▶ [BRIEF]
Show all lines that include the string "bodies"; copy each one.

▶ [PROVIDED DATA]
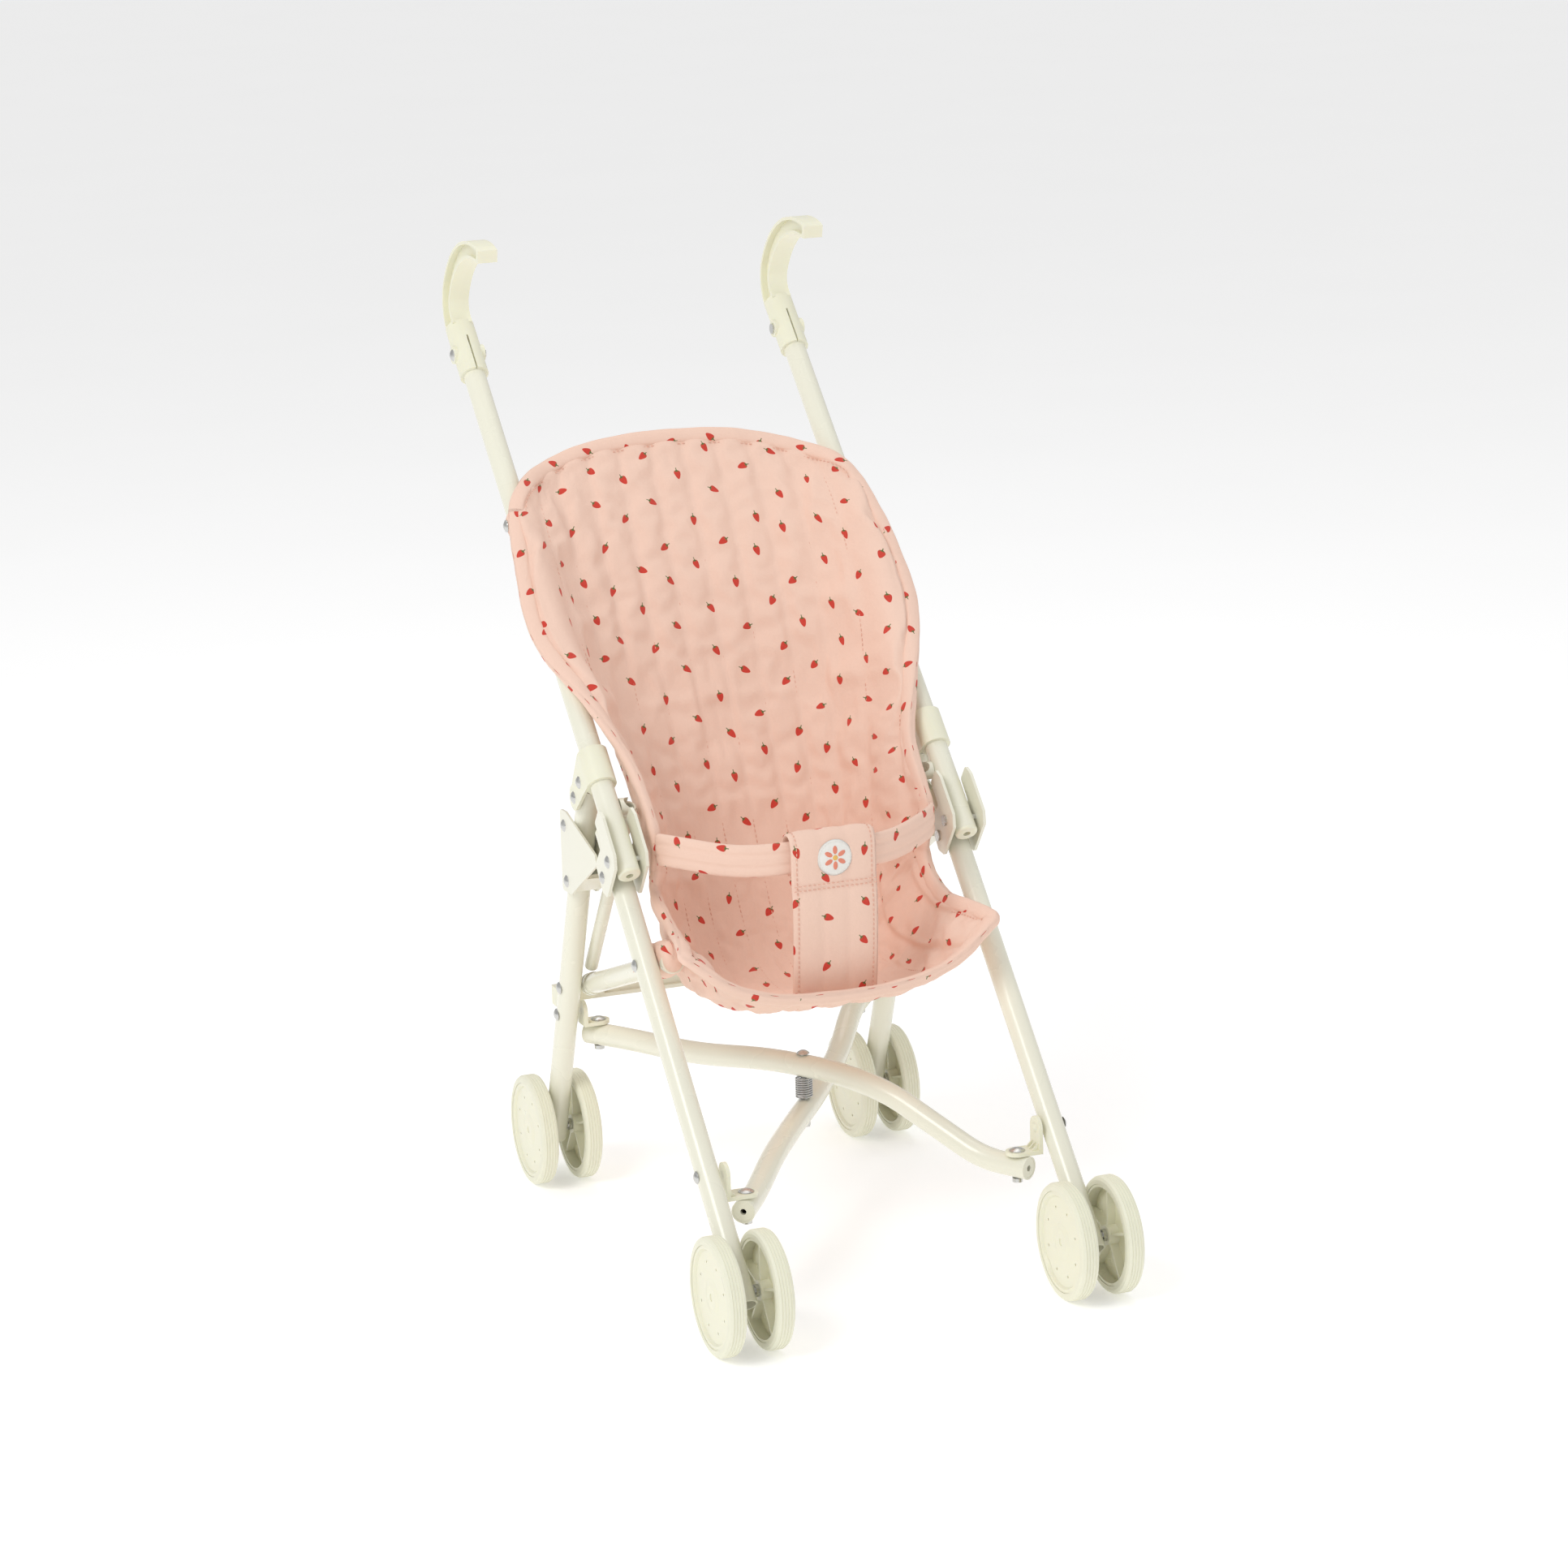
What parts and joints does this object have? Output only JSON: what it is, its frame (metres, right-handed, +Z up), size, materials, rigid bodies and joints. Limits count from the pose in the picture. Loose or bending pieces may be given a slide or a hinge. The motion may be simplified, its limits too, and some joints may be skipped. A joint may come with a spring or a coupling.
{
  "type": "doll stroller",
  "caption": "Folding umbrella-style doll stroller with hook handles, paired wheels, scissor cross tubes and a quilted fabric seat with waist belt.",
  "frame": {"origin": "on the floor, under the middle of the whole object's bounding box", "axes": "+Z up; the seated doll faces -Y; X runs across the stroller, and left in a node name is the -X side"},
  "size_m": [0.2796, 0.5688, 0.6422],
  "materials": {
    "frame_paint": "glossy warm ivory powder coat on steel tube",
    "plate_paint": "ivory coated sheet steel",
    "plastic_ivory": "moulded ivory plastic, slight gloss",
    "grip_plastic": "moulded ivory plastic, satin",
    "wheel_plastic": "moulded ivory plastic",
    "tyre": "soft ivory tread, fine ribs",
    "steel": "plated steel rivets, bolts and axles",
    "spring_steel": "bare spring wire",
    "seat_fabric": "quilted peach cotton with a small berry print",
    "badge_felt": "round off-white felt patch"
  },
  "bodies": {
    "seat": {"seat_sling": "seat_fabric", "waist_belt": "seat_fabric", "crotch_strap": "seat_fabric", "strap_badge": "badge_felt"},
    "left_push": {"left_push_tube": "frame_paint", "left_push_plug": "plastic_ivory", "left_hinge_plates": "plate_paint", "left_grip": "grip_plastic", "left_clamp": "plastic_ivory", "left_push_rivets": "steel", "left_seat_rail": "frame_paint", "left_stay": "frame_paint"},
    "left_front_leg": {"left_front_leg": "frame_paint", "left_front_leg_plug": "plastic_ivory", "left_front_leg_rivets": "steel"},
    "left_rear_leg": {"left_rear_leg": "frame_paint", "left_gusset": "plate_paint", "left_brace_lug": "plastic_ivory", "left_rear_leg_rivets": "steel"},
    "right_push": {"right_push_tube": "frame_paint", "right_push_plug": "plastic_ivory", "right_hinge_plates": "plate_paint", "right_grip": "grip_plastic", "right_clamp": "plastic_ivory", "right_push_rivets": "steel", "right_seat_rail": "frame_paint", "right_stay": "frame_paint"},
    "right_front_leg": {"right_front_leg": "frame_paint", "right_front_leg_plug": "plastic_ivory", "right_front_leg_rivets": "steel"},
    "right_rear_leg": {"right_rear_leg": "frame_paint", "right_gusset": "plate_paint", "right_brace_lug": "plastic_ivory", "right_rear_leg_rivets": "steel"},
    "cross_hub": {"hub_bolt": "steel", "hub_spring": "spring_steel"},
    "upper_tube": {"upper_cross_tube": "frame_paint", "upper_cross_tube_screws": "steel"},
    "lower_tube": {"lower_cross_tube": "frame_paint", "lower_cross_tube_screws": "steel"},
    "left_front_bracket": {"left_front_bracket": "plastic_ivory"},
    "left_rear_bracket": {"left_rear_bracket": "plastic_ivory"},
    "right_front_bracket": {"right_front_bracket": "plastic_ivory"},
    "right_rear_bracket": {"right_rear_bracket": "plastic_ivory"},
    "brace_left": {"brace_channel": "plate_paint", "brace_channel_pins": "steel"},
    "brace_right": {"brace_bar": "plate_paint", "brace_bar_pins": "steel"},
    "front_left_wheelset": {"front_left_wheels": "wheel_plastic", "front_left_tyres": "tyre", "front_left_axle": "steel"},
    "front_right_wheelset": {"front_right_wheels": "wheel_plastic", "front_right_tyres": "tyre", "front_right_axle": "steel"},
    "rear_left_wheelset": {"rear_left_wheels": "wheel_plastic", "rear_left_tyres": "tyre", "rear_left_axle": "steel"},
    "rear_right_wheelset": {"rear_right_wheels": "wheel_plastic", "rear_right_tyres": "tyre", "rear_right_axle": "steel"}
  },
  "joints": [
    {"name": "fold", "type": "slide", "parent": "seat", "child": "left_push", "axis": [1, 0, 0], "range_m": [0, 0.082], "deforming": ["seat_sling", "waist_belt", "crotch_strap", "strap_badge", "hub_spring"]},
    {"name": "right_fold", "type": "slide", "parent": "seat", "child": "right_push", "axis": [-1, 0, 0], "range_m": [0, 0.0821]},
    {"name": "left_front_leg_hinge", "type": "hinge", "parent": "left_push", "child": "left_front_leg", "pos_m": [-0.118, -0.03728, 0.25579], "axis": [-1, 0, 0], "range_deg": [0, 10.57]},
    {"name": "left_rear_leg_hinge", "type": "hinge", "parent": "left_push", "child": "left_rear_leg", "pos_m": [-0.118, 0.02209, 0.29605], "axis": [1, 0, 0], "range_deg": [0, 9.92]},
    {"name": "right_front_leg_hinge", "type": "hinge", "parent": "right_push", "child": "right_front_leg", "pos_m": [0.118, -0.03728, 0.25579], "axis": [-1, 0, 0], "range_deg": [0, 10.57]},
    {"name": "right_rear_leg_hinge", "type": "hinge", "parent": "right_push", "child": "right_rear_leg", "pos_m": [0.118, 0.02209, 0.29605], "axis": [1, 0, 0], "range_deg": [0, 9.92]},
    {"name": "hub_rise", "type": "hinge", "parent": "seat", "child": "cross_hub", "pos_m": [0, 0.402, 0.095], "axis": [-1, 0, 0], "range_deg": [0, 2.87]},
    {"name": "upper_scissor", "type": "hinge", "parent": "cross_hub", "child": "upper_tube", "pos_m": [0, -0.051, 0.115], "axis": [0, 0, -1], "range_deg": [0, 29.92]},
    {"name": "lower_scissor", "type": "hinge", "parent": "cross_hub", "child": "lower_tube", "pos_m": [0, -0.051, 0.084], "axis": [0, 0, 1], "range_deg": [0, 29.92]},
    {"name": "right_front_bracket_swivel", "type": "hinge", "parent": "upper_tube", "child": "right_front_bracket", "pos_m": [0.093, -0.19, 0.08], "axis": [0, 0, 1], "range_deg": [0, 29.92]},
    {"name": "left_rear_bracket_swivel", "type": "hinge", "parent": "upper_tube", "child": "left_rear_bracket", "pos_m": [-0.096, 0.089, 0.12], "axis": [0, 0, 1], "range_deg": [0, 29.92]},
    {"name": "left_front_bracket_swivel", "type": "hinge", "parent": "lower_tube", "child": "left_front_bracket", "pos_m": [-0.093, -0.19, 0.08], "axis": [0, 0, -1], "range_deg": [0, 29.92]},
    {"name": "right_rear_bracket_swivel", "type": "hinge", "parent": "lower_tube", "child": "right_rear_bracket", "pos_m": [0.096, 0.089, 0.12], "axis": [0, 0, -1], "range_deg": [0, 29.92]},
    {"name": "brace_left_hinge", "type": "hinge", "parent": "left_rear_leg", "child": "brace_left", "pos_m": [-0.097, 0.1094, 0.139], "axis": [0, -1, 0], "range_deg": [0, 81.11]},
    {"name": "brace_right_hinge", "type": "hinge", "parent": "right_rear_leg", "child": "brace_right", "pos_m": [0.097, 0.1144, 0.139], "axis": [0, 1, 0], "range_deg": [0, 81.11]},
    {"name": "front_left_spin", "type": "hinge", "parent": "left_front_leg", "child": "front_left_wheelset", "pos_m": [-0.118, -0.2465, 0.038], "axis": [1, 0, 0], "continuous": true},
    {"name": "front_right_spin", "type": "hinge", "parent": "right_front_leg", "child": "front_right_wheelset", "pos_m": [0.118, -0.2465, 0.038], "axis": [1, 0, 0], "continuous": true},
    {"name": "rear_left_spin", "type": "hinge", "parent": "left_rear_leg", "child": "rear_left_wheelset", "pos_m": [-0.118, 0.1255, 0.038], "axis": [1, 0, 0], "continuous": true},
    {"name": "rear_right_spin", "type": "hinge", "parent": "right_rear_leg", "child": "rear_right_wheelset", "pos_m": [0.118, 0.1255, 0.038], "axis": [1, 0, 0], "continuous": true}
  ],
  "couplings": [
    {"joint": "right_fold", "follows": "fold", "ratio": 1},
    {"joint": "left_front_leg_hinge", "follows": "fold", "rad_per_m": 2.2455},
    {"joint": "left_rear_leg_hinge", "follows": "fold", "rad_per_m": 2.107},
    {"joint": "right_front_leg_hinge", "follows": "fold", "rad_per_m": 2.2455},
    {"joint": "right_rear_leg_hinge", "follows": "fold", "rad_per_m": 2.107},
    {"joint": "hub_rise", "follows": "fold", "rad_per_m": 0.606},
    {"joint": "upper_scissor", "follows": "fold", "rad_per_m": 6.364},
    {"joint": "lower_scissor", "follows": "fold", "rad_per_m": 6.364},
    {"joint": "right_front_bracket_swivel", "follows": "fold", "rad_per_m": 6.364},
    {"joint": "left_rear_bracket_swivel", "follows": "fold", "rad_per_m": 6.364},
    {"joint": "left_front_bracket_swivel", "follows": "fold", "rad_per_m": 6.364},
    {"joint": "right_rear_bracket_swivel", "follows": "fold", "rad_per_m": 6.364},
    {"joint": "brace_left_hinge", "follows": "fold", "rad_per_m": 17.26},
    {"joint": "brace_right_hinge", "follows": "fold", "rad_per_m": 17.26}
  ]
}
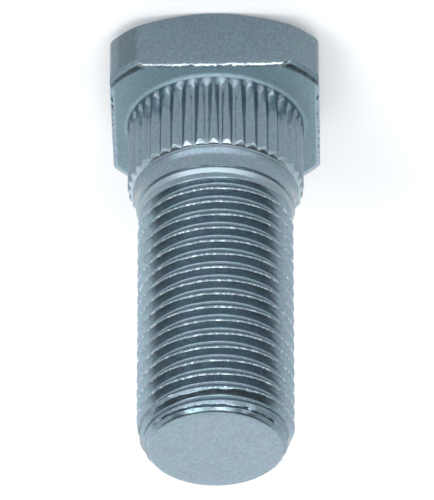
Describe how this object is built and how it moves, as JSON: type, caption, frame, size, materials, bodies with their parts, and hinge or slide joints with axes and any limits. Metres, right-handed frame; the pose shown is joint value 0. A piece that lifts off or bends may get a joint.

▶ [EXERCISE ANSWER]
What parts and joints does this object have? Output only JSON: what it is, its frame (metres, right-handed, +Z up), size, materials, rigid bodies and joints. Limits count from the pose in the picture. Loose or bending pieces may be given a slide or a hinge. The motion may be simplified, its limits too, and some joints may be skipped. A joint may come with a spring or a coupling.
  "bodies": {
Describe how this object is built and how it moves, as JSON: type, caption, frame, size, materials, bodies with their parts, and hinge or slide joints with axes and any limits. Metres, right-handed frame; the pose shown is joint value 0. A piece that lifts off or bends may get a joint.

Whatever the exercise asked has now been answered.